Brazil-born Alan intends to repay Team China with goals if, as expected, he becomes the squad’s latest naturalized player.
The attacker, who reportedly gained Chinese citizenship last September, says he’s raring to pull on the national team’s red jersey and is hoping a crash course in Chinese will help him settle in quickly.
“I’m a man with a grateful heart. When I learned that I had the opportunity (to be naturalized), I had no hesitation. I hope I can repay Team China through great performances on the pitch,” Alan told Chinese publication Soccer News.
“I’ve been learning Chinese for several months. I have to say that Chinese is very difficult. I know how to speak Spanish, English and German. But Chinese is the most difficult one. I have to try hard and stick with my course.
“The most important thing is that I need to communicate with my Chinese friends. That’s how my Chinese can improve fast.”
Last year, China began adding naturalized players to its ranks in a bid to boost its chances of qualifying for a World Cup for the first time since 2002.
Head coach Li Tie had planned to make Alan the squad’s fourth naturalized player for a May training camp in Shanghai. However, the forward was unable to leave Brazil at the time due to pandemic-related travel restrictions.
England-born Li Ke (aka Nico Yennaris) and Brazil-born Ai Kesen (aka Elkeson) last year became Team China’s first two naturalized players; in May, Brazil-born Luo Guofu (aka Aloisio) earned his first call-up as part of the Shanghai training camp.
Last month, another Brazil-born player, Guanghzhou Evergrande’s Ricardo Goulart, told media that he’s ready to join Li Tie’s squad, insisting he has already been granted Chinese citizenship.
With the exception of Li Ke, who usually plays in defense, all these attacking options add up to a lot of extra firepower－meaning Alan faces a tough task to nail down a place in the starting XI. Not that coach Li is complaining, of course
“With the arrival of more naturalized stars, there will be fierce competition within the team.
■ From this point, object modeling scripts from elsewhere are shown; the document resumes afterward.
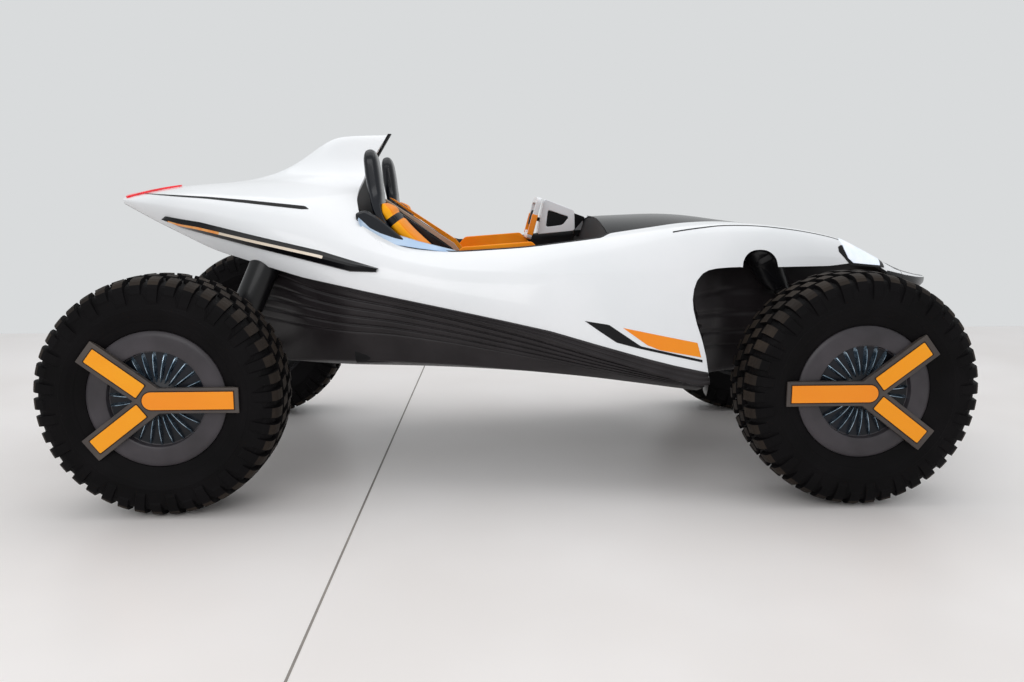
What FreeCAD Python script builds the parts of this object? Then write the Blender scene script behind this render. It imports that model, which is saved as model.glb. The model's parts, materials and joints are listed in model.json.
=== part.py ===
"""Two-seat electric dune buggy: open cockpit, fin-tailed body, four large lugged tyres.

The origin is on the ground, under the middle of the whole length, on the centre plane.
Pieces are drawn with the middle of the wheelbase at x = 0 and moved at the end.
+X points to the nose, +Y to the left side, +Z up. All lengths are millimetres.
"""

import FreeCAD, Part

import math
import os

from FreeCAD import Vector

# Overall sizes
WHEELBASE = 2685.0
TRACK = 1580.0
BODY_HALF = 760.0
BODY_HEIGHT = 1475.0
TYRE_D = 920.0
TYRE_W = 320.0
RIM_D = 524.0

# Clearances
FIT_GAP = 0.5
SEAT_GAP = 0.3
OVERRUN = 60.0

# Highest degree of the lofted surfaces
LOFT_DEGREE = 3

# Places worked out from them
HALF_BASE = WHEELBASE / 2
TYRE_R = TYRE_D / 2
RIM_R = RIM_D / 2
HUB_Y = TRACK / 2
NOSE_TIP_SHARE = 1.447
AHEAD = (NOSE_TIP_SHARE * HALF_BASE - HALF_BASE - TYRE_R) / 2
SIDES = (("right", -1), ("left", 1))
CORNERS = (
    ("front_right", 1, -1),
    ("front_left", 1, 1),
    ("rear_right", -1, -1),
    ("rear_left", -1, 1),
)

# Tyre
LUG_COUNT = 16
LUG_DEPTH = 18.0
LUG_FILL_SHARE = 0.62
BEAD_Y = 120.0
BEAD_LIP = 16.0
WALL_STEP = 4.0
SHOULDER_DROP = 9.0
FOOT_R_SHARE = 0.81
SHOULDER_Y_SHARE = 0.82
CROWN_Y_SHARE = 0.44

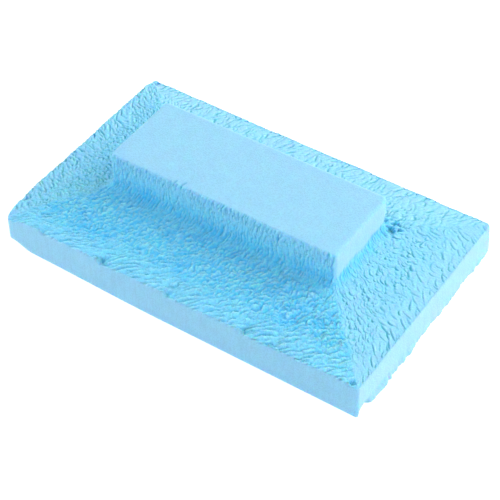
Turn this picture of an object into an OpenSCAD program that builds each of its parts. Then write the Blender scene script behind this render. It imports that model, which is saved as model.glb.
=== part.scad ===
// Chalkboard eraser: one block of soft polyurethane foam, cut and ground to a
// wide wiping slab with four sloping shoulders and a raised finger grip.
// The underside is the flat wiping face. Units are millimetres.
// Origin: centre of the wiping face. +X along the length, +Z up.

/* [Slab] */
// Length of the wiping face
slab_length = 150; // [130:1:200]
// Width of the wiping face
slab_width = 94; // [75:1:120]
// Height of the straight saw-cut side, from the wiping face to the shoulder
side_height = 13; // [6:0.5:25]

/* [Shoulders] */
// How far the shoulders rise from the sides to the foot of the grip
shoulder_rise = 7.5; // [0:0.5:15]
// Radius of the ground hollow between the shoulders and the grip
hollow_radius = 5; // [1:0.5:6]

/* [Grip] */
// Length of the raised grip
grip_length = 95; // [70:1:115]
// Width of the raised grip
grip_width = 36; // [20:1:50]
// How far the grip rises from the top of the shoulders
grip_rise = 14.5; // [12:0.5:25]

/* [Softened edges] */
// Radius of the grip's top edge
grip_edge_radius = 1.5; // [0.5:0.5:4]
// Plan radius of the slab's most worn corner, at -X -Y
worn_corner_radius = 3.5; // [2:0.5:14]
// Plan radius of the corner across from it, at +X +Y
far_corner_radius = 1.5; // [1:0.5:8]
// Plan radius of the two corners that are still nearly sharp
crisp_corner_radius = 1; // [0.5:0.5:4]

/* [Colour] */
// Colour of the foam
foam_colour = "#9adcf8";

/* [Hidden] */
$fn = 96;
// Height at which the shoulders would meet the grip with no hollow between
shoulder_height = side_height + shoulder_rise;
total_height = shoulder_height + grip_rise;
// How far a cutter or a sweep reaches past the face that it ends at
past = 1;

function mirrored(points) =
    [for (i = [len(points) - 1 : -1 : 0]) [-points[i][0], points[i][1]]];

// What a rounding takes off a square corner: the corner is at the origin, and
// the material lies towards -X -Y
module corner_waste(radius) {
    difference() {
        translate([-radius, -radius]) square(radius + past);
        translate([-radius, -radius]) circle(radius);
    }
}

// An upright section through the block. Its shoulders fall from the grip to the
// sides, and an arc at the grip's foot touches both the grip and the shoulder.
module section(slab_size, grip_size) {
    edge = slab_size / 2;
    foot = grip_size / 2;
    slope = atan(shoulder_rise / (edge - foot));
    hollow = [foot + hollow_radius,
              shoulder_height - hollow_radius * tan(slope) + hollow_radius / cos(slope)];
    right = [[edge, 0],
             [edge, side_height],
             hollow - hollow_radius * [sin(slope), cos(slope)],
             hollow,
             [foot, hollow[1]],
             [foot, total_height]];
    difference() {
        polygon(concat(right, mirrored(right)));
        for (side = [0, 1])
            mirror([side, 0]) {
                translate(hollow) circle(hollow_radius);
                translate([foot, total_height]) corner_waste(grip_edge_radius);
            }
    }
}

// The wiping face's outline
module outline() {
    half = [slab_length, slab_width] / 2;
    // Which side of the middle each corner is on, along X and Y, and its radius
    corners = [[-1, -1, worn_corner_radius],
               [1, 1, far_corner_radius],
               [1, -1, crisp_corner_radius],
               [-1, 1, crisp_corner_radius]];
    difference() {
        square(2 * half, center = true);
        for (corner = corners)
            mirror([corner[0] < 0 ? 1 : 0, 0])
                mirror([0, corner[1] < 0 ? 1 : 0])
                    translate(half) corner_waste(corner[2]);
    }
}

// The lengthwise section swept across the block meets the crosswise section
// swept along it, which leaves a straight ridge at each corner of the
// shoulders, from the slab's corner up to the grip's.
module foam_block() {
    color(foam_colour)
        intersection() {
            rotate([90, 0, 0])
                linear_extrude(slab_width + 2 * past, center = true)
                    section(slab_length, grip_length);
            rotate([90, 0, 90])
                linear_extrude(slab_length + 2 * past, center = true)
                    section(slab_width, grip_width);
            translate([0, 0, -past])
                linear_extrude(total_height + 2 * past) outline();
        }
}

foam_block();
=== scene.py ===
"""A chalkboard eraser ground from one block of soft foam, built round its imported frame.

Run as a script: each piece is made by its own operator, then the stage is set.
"""

from math import cos, pi, radians, sin

import bpy
import numpy as np
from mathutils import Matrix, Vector


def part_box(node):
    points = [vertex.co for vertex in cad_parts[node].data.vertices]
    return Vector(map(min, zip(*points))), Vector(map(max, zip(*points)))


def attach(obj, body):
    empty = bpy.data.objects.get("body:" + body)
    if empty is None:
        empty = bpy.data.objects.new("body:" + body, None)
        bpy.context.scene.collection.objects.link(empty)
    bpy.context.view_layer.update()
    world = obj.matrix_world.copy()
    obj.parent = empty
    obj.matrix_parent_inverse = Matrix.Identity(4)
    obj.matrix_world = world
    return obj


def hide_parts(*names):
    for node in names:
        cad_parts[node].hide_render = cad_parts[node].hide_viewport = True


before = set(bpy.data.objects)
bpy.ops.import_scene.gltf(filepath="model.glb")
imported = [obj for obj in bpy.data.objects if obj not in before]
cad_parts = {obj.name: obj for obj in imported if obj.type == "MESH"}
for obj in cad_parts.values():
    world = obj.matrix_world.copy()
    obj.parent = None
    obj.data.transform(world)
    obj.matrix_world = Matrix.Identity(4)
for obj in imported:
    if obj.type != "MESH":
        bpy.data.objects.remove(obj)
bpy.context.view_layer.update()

bl_info = {
    "name": "Chalkboard Eraser",
    "version": (1, 0, 0),
    "blender": (4, 5, 0),
    "location": "3D View > Sidebar > Eraser",
    "description": "Builds a one-piece foam chalkboard eraser with ground shoulders and a raised grip",
    "category": "Object",
}

MM = 0.001
LOW, HIGH = (np.array(corner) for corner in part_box("foam_block"))


# ---------------------------------------------------------------- settings

def length(name, default, description):
    return bpy.props.FloatProperty(name=name, description=description, default=default,
                                   min=0.0, subtype="DISTANCE", unit="LENGTH")


def linear(hex_value):
    """Turns an sRGB hex colour into the linear values that Blender works in."""
    shares = [int(hex_value[i:i + 2], 16) / 255 for i in (1, 3, 5)]
    return [v / 12.92 if v <= 0.04045 else ((v + 0.055) / 1.055) ** 2.4 for v in shares]


def colour(name, hex_value, description):
    return bpy.props.FloatVectorProperty(name=name, description=description, size=3, min=0.0,
                                         max=1.0, subtype="COLOR", default=linear(hex_value))


class EraserSizes(bpy.types.PropertyGroup):
    """Sizes of the foam block, in metres"""
    slab_length: length("Slab length", float(HIGH[0] - LOW[0]), "Length of the wiping face")
    slab_width: length("Slab width", float(HIGH[1] - LOW[1]), "Width of the wiping face")
    total_height: length("Height", float(HIGH[2] - LOW[2]), "Wiping face to the top of the grip")
    side_height: length("Side height", 13 * MM, "Height of the saw-cut side")
    shoulder_rise: length("Shoulder rise", 7.5 * MM, "Rise of the shoulders up to the grip")
    hollow_radius: length("Hollow radius", 5 * MM, "Radius of the hollow at the foot of the grip")
    grip_length: length("Grip length", 95 * MM, "Length of the raised grip")
    grip_width: length("Grip width", 36 * MM, "Width of the raised grip")
    grip_edge: length("Grip edge", 1.5 * MM, "Radius of the grip's top edge")
    sole_edge: length("Sole edge", 0.7 * MM, "Radius of the wiping face's edge")
    grain: length("Mesh grain", 0.31 * MM, "Distance between points on the ground foam")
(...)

I hope there can be a positive atmosphere,” Li said in May.
Any initial injection of positivity, however, could quickly dissipate if China continues to struggle in qualifying for the 2022 World Cup finals in Qatar.
China currently sits eight points adrift of Group A leader Syria and only leads third-place Philippines on goal difference. The eight group winners and four best second-place finishers will enter a second phase of qualifying. China will restart its campaign at home to the Maldives on Oct 8.
Alan’s focus now shifts to Beijing Guo’an, with the Chinese Super League set to finally kick off behind closed doors on July 25.
Guo’an finished second last term behind Evergrande, where Alan began his CSL career in 2015. Having spent last season on loan at Tianjin Tianhai, the 31-year-old completed a loan move from Evergrande to Guo’an last Friday.
“I was impressed by Guo’an when I played against the team for the first time. The atmosphere of its home stadium reminded me a lot of Brazil’s stadiums,” said Alan.
“This year’s competition will be fierce, Many teams will have a chance. We first think of Guangzhou Evergrande and Shanghai SIPG, but Shandong Luneng and Shanghai Shenhua also have strong lineups.
“I think one player on his own cannot solve all a team’s problems, so we all need teammates to achieve goals. I’m a team player and I’ve always wanted to solve the problems with the team.”
As well as a number of homegrown internationals, including Yu Dabao and Zhang Xizhe, Alan also teams up with naturalized star Li Ke at Guo’an.
“Li Ke and I have a lot in common despite simply knowing each other,” said Alan. “We always play games together and communicate on and off the pitch and chat.
“We have many great Chinese players in our team. And I feel lucky to be able to play alongside them.”